Frequently Asked Questions

A deepfake is synthetic or manipulated media depicting a real, identifiable person doing or saying something they did not do. Fully invented people and abstract AI art are generated content, but they are not deepfakes — the defining feature is the resemblance to someone real.
Increasingly, no. Visual tells such as malformed hands, odd blinking and mismatched shadows are being engineered out with each model generation, and relying on them is a strategy with an expiry date. Forensic tools and provenance signatures are more durable than the naked eye.
It depends on use and jurisdiction. The technology itself is not banned, but specific uses are criminalized: the US TAKE IT DOWN Act, signed in May 2025, makes non-consensual intimate deepfakes a federal crime. Separately, disclosure is becoming mandatory — China has required labeling since September 2025, and the EU AI Act requires it from 2 August 2026 regardless of whether there was intent to deceive.

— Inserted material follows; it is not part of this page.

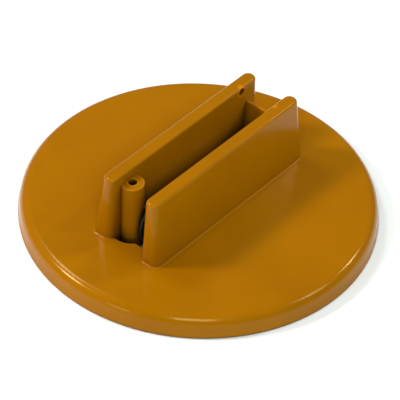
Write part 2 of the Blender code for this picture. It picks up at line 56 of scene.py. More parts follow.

A few seconds of a person's recorded speech is enough for modern voice-cloning models to reproduce their voice. Attackers use this on live calls — impersonating an executive to authorize a payment, or a family member to manufacture an emergency — which leaves the target no time for offline forensic analysis.
No detector is reliable enough to be treated as proof. Detectors are classifiers trained on the generators that existed when they were built, and their accuracy degrades against newer models and against ordinary compression and re-encoding. Treat a detector score as one signal, not a verdict.